Alan zaman ve on bir kişilik insan kaynağının toplam yeteneğini kullanma biçimi, meseleyi oyun denilen daireye taşır. Oyun bu üçlü saç ayakların sonucudur. Bir oyundan söz ettiğimiz de söz konusu üçlünün aynı potada nasıl kullanıldığını anlamamız gerekir.

Türkiye futbol oyununa böyle yaklaşmıyor. Türkiye için önemli olan tek şey, oyuncunun yeteneği ve mevkiidir. Bu anlayış bölücüdür. Her şeyi birbirinden kopuk hale getirir. İşte bu kopukluklar yenilgilerin temel nedenidir.

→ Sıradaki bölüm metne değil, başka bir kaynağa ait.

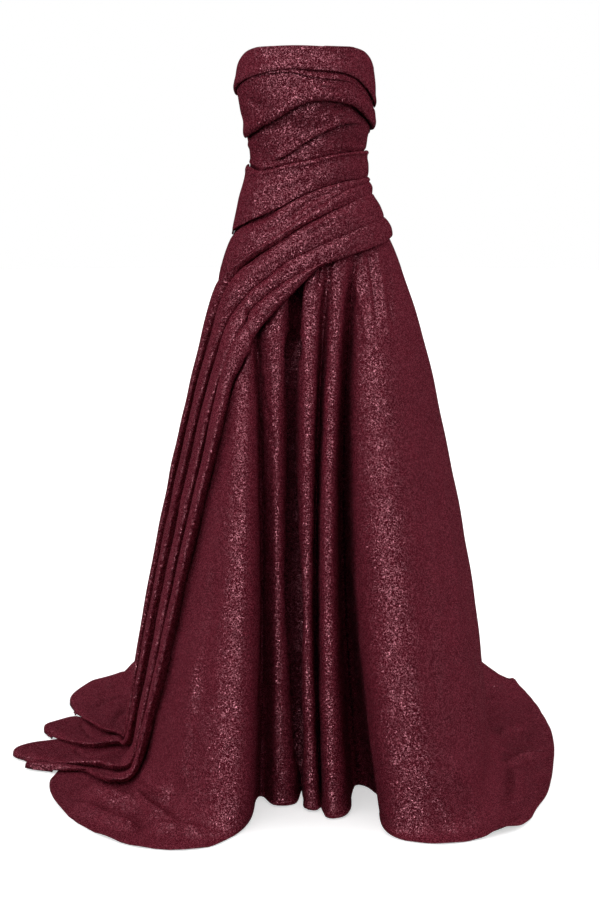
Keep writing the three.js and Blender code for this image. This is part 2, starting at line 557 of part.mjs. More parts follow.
// The tab hangs plumb from its pin, so it swings about a line along X through the pin.
function zipPull() {
  const outline = new THREE.Shape();
  outline.moveTo(-PULL.width / 2, PULL.head);
  outline.lineTo(-PULL.endWidth / 2, PULL.end - PULL.length);
  outline.absarc(0, PULL.end - PULL.length, PULL.endWidth / 2, Math.PI, 2 * Math.PI, false);
  outline.lineTo(PULL.width / 2, PULL.head);
  outline.closePath();
  const cut = { depth: PULL.thickness, bevelEnabled: false, curveSegments: 6 };
  const plate = new THREE.ExtrudeGeometry(outline, cut)
    .translate(0, 0, -PULL.thickness / 2).rotateX(Math.PI / 2).translate(pin.x, pin.y, pin.z);
  const reach = PULL.width + 2 * (SEAM + LUG.thickness);
  const axle = rod(PULL.pin, reach, pin.x, pin.y, pin.z);
  return piece('zip_pull', geometryOf(solid(plate).add(solid(axle))), METAL);
}

// ---------------------------------------------------------------- assembly
const waistLine = (angle) => pleat('waist', angle);
const hipLine = (angle) => pleat('hip', angle);

const gown = new THREE.Group();
gown.add(
  bodiceFront(),
  bodiceBack('bodice_back_right', -180, -SIDE),
  bodiceBack('bodice_back_left', SIDE, 180),
  hipBand('hip_drape_upper', waistLine, hipLine, WAIST_BAND_RISE),
  hipBand('hip_drape_lower', hipLine, drapeLine, HIP_BAND_RISE),
  ...[1, 2, 3, 4].map(longFold),
  ...SKIRT_PANELS.map(skirtPanel),
  zipTape(),
  zipSlider(),
  zipPull(),
);
export default gown;
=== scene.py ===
# A strapless evening gown in burgundy lame, standing as it is worn: its cloth, its finish, the
# light and the camera.
#
# The cloth lies on one form, worked out in millimetres round the middle of the waist. A place on
# the form is an angle and a height: angle 0 is the centre front, +90 the wearer's left side and
# 180 the centre back. Below the floor level a height counts how far the cloth has run out along
# the floor.
import math

import bpy
import numpy as np
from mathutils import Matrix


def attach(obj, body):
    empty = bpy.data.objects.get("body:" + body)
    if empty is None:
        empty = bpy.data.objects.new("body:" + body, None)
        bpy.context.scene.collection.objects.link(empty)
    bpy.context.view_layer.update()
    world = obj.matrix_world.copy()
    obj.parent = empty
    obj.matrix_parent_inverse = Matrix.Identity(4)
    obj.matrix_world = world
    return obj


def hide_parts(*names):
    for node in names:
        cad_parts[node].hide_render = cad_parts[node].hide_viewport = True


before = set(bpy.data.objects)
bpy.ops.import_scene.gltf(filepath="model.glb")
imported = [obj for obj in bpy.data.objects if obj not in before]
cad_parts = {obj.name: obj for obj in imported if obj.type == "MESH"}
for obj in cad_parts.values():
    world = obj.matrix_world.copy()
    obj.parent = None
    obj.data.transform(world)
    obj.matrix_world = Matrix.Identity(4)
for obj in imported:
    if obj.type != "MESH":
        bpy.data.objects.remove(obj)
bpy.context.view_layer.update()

MM = 0.001


# ------------------------------------------------------------------ camera
CAMERA_PLACE = (-0.0126, -4.0, 0.080)
CAMERA_PITCH = 9.24           # degrees below the horizon
CAMERA_LENS = 81.6            # millimetres
CAMERA_SENSOR = 36.0          # millimetres along the image's height

camera = bpy.data.objects.new("camera", bpy.data.cameras.new("camera"))
camera.location = CAMERA_PLACE
camera.rotation_euler = (math.radians(90 - CAMERA_PITCH), 0, 0)
camera.data.lens = CAMERA_LENS
camera.data.sensor_width = CAMERA_SENSOR
camera.data.clip_end = 100
bpy.context.collection.objects.link(camera)
bpy.context.scene.camera = camera


# ------------------------------------------------------------------ driving dimensions, millimetres
CLOTH = 2.0                   # wall of the solids
SHELL = 1.1                   # thickness of the cloth that shows
FLOOR = -1227.0
KNEE = -640.0
HIP_SEAM = -175.0
HIP_SEAM_TILT = 40.0          # how far it rises to the wearer's left
SIDE = 97.0                   # angle of the side seams
SEAM = 0.3                    # gap between a pleat and what it lies on
SQUARENESS = 0.92             # power that shapes the torso's sections: 1 is an ellipse
TUCK = 3.5                    # how far the form lies in where the drape covers it
HOLLOW = 11.0                 # how far the cloth lies in under the drape and the long folds
SPRING = 60.0                 # sets how the skirt springs out below the left end of the drape
FLOOR_BEND = 60.0             # most that the bend at the floor runs up and out
FLOOR_BEND_SHARE = 0.6        # and most of the cloth's run along the floor that it takes
GROUND = FLOOR + CLOTH        # where the cloth on the floor lies
FLOOR_FADE = (GROUND + 20, GROUND + 160)   # heights between which the cloth under the folds lies in
BAND_BASE = SEAM + CLOTH      # how far out the hip pleats lie
FOLD_BASE = 3.8               # how far out the long folds lie
SIDE_FADE = 12.0              # degrees in front of a side seam over which the drape takes effect
# How far below the waist each long fold starts and ends its turn from lapped to standing.
FOLDS_STAND = ((200, 380), (200, 380), (225, 400), (330, 470))


def table(columns, *rows):
    """A short table as one array for each named column."""
    return dict(zip(columns.split(), np.array(rows, float).T))


# Sections of the torso, from the hips up.
TORSO = table(
    "z centre half_width front back",
    (-300, 10, 190, 132, 140), (-260, 8, 182, 127, 136), (-214, 10, 170, 120, 130),
    (-175, 9, 160, 116, 124), (-136, 8, 148, 110, 117), (-97, 4, 132, 102, 106),
    (-58, -1, 119, 94, 95), (-20, 0, 112, 89, 87), (0, 1, 111, 88, 84), (19, 1, 112, 89, 84),
    (57, 2, 119, 97, 86), (96, 1, 127, 108, 89), (134, -1, 133, 115, 92), (170, -2, 132, 113, 92),
    (190, -2, 129, 109, 90), (214, -2, 124, 104, 88))

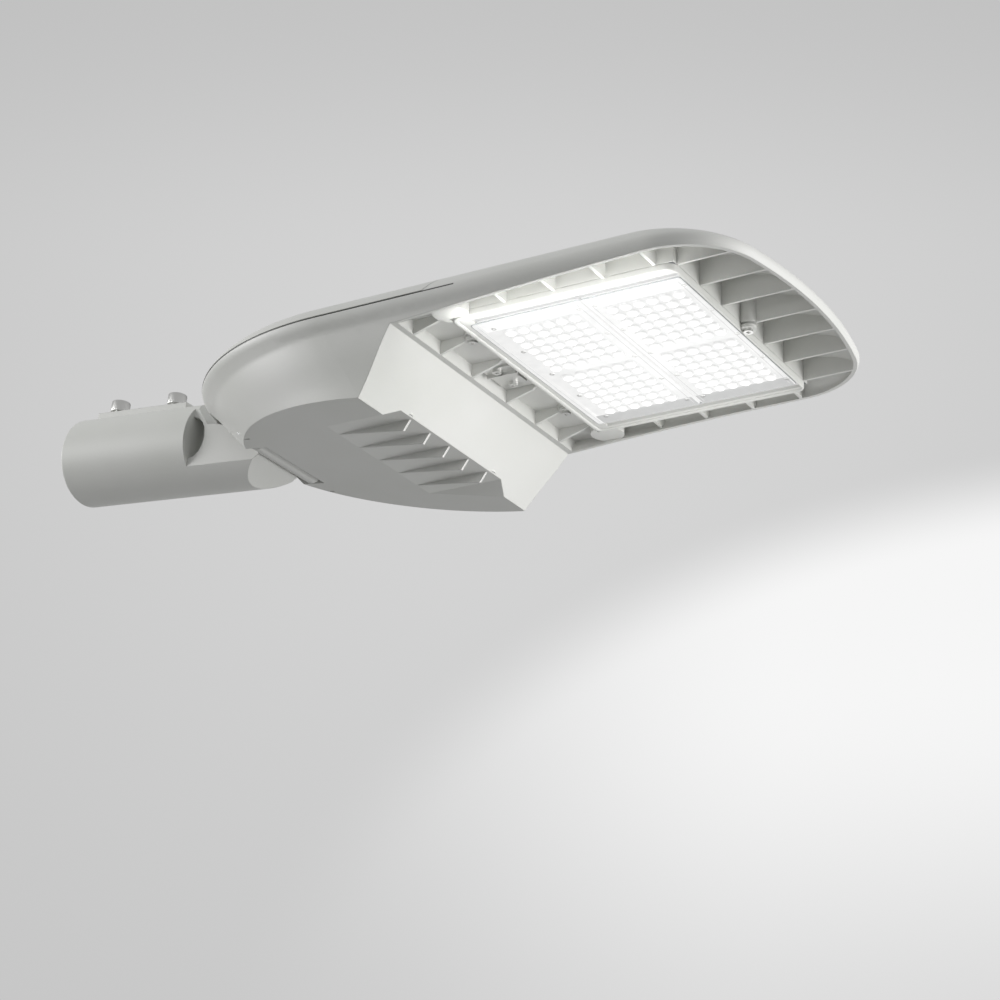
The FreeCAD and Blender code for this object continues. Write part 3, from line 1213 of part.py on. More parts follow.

Oyun, alan zaman ve insan kaynağının birlikte tasarlanmasıdır. Bu kurguyu uygulayan öğe de oyuncudur. Oyuncu oynamaz, oyuncu denileni yapar. Eyleyendir. Oyuncuyu tahtından indirmeden, onun yerine oyunu o tahta oturtmadan Türkiye’de futbol adına gelişme ve ilerleme kayıt etmek mümkün olmaz.

 


Ali Fikri Işık Kimdir?

Ali Fikri Işık, 1958 yılında Mardin’in Savur ilçesine bağlı Xeramemo köyünde doğmuştur. İlk ve ortaokulu Batman’da, liseyi ise Silvan’da okumuştur. 1978 yılında Batman'da “Sesleniş” Gazetesiyle yazın hayatına başlamış. 1985 yılında yazarlar kooperatifi olan Yazko’nun dergisi “Yazko Somut”ta, 1994 yılında “Zone News” gazetesinde, 1995 yılında haftalık dergi “Roj”da, 2010 yılında Taraf gazetesinde, 2016 yılında “BasNews ve Kurdistan24 Türkçe'de yazmıştır. Amedspor Kaos ve Direniş Amedspor kitaplarının yazarıdır.